Gente con me approfondisce, con realismo, una condizione esistenziale che, al di là delle vicende specifiche narrate nel romanzo, accomuna milioni di italiani che, nel tempo, hanno dovuto, spinti dalla miseria, abbandonare la patria ed i propri cari. Persino in un lavoro di comunicazione, quale era il lavoro di Nora come traduttrice, emerge il senso tragico della solitudine: “C’è stata gente con me. Gente per la mia solitudine […] mi ignorano tutti. Per loro la traduttrice è un’impiegata con un grado tecnico superiore a quello della dattilografa […] mi ritrovo ad oscillare tra due mondi che non mi appartengono”.

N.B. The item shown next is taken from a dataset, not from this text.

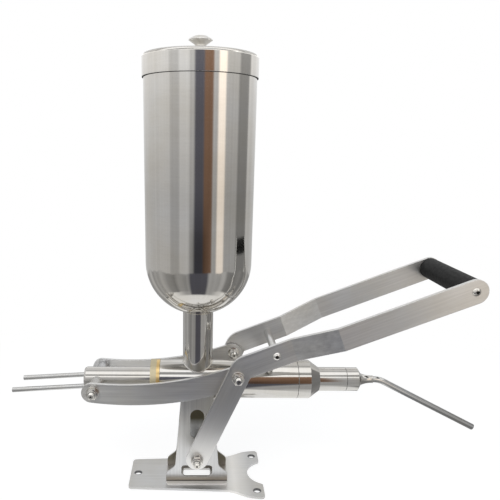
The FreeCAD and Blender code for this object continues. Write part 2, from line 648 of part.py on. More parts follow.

A rendere ancor più autentico il racconto è il linguaggio che rispecchia la quotidianità della vita argentina, uno spagnolo che ha affascinato immediatamente Syria Poletti, sin dal suo primo contatto con il “Nuovo Mondo”, al punto da ammettere di averlo incorporato “per un amore ammirativo”. Il “Nuovo Mondo” aveva, però, anche un risvolto molto amaro ed inquietante per moltissimi parenti degli emigrati: era “il mostro”, perché chi aveva lasciato la terra d’origine si dimenticava di dare notizie, sparendo letteralmente: “Dicono che in America c’è un mostro che s’ingoia il cuore dei figli […] Gli devono lasciare il sangue al mostro”.
Realistico ed appassionante, Gente con me è certamente uno dei romanzi più importanti del secolo scorso e non meraviglia che un grande scrittore come Jorge Luis Borges abbia indicato l’italiana Syria Poletti come la migliore e la più autentica scrittrice argentina.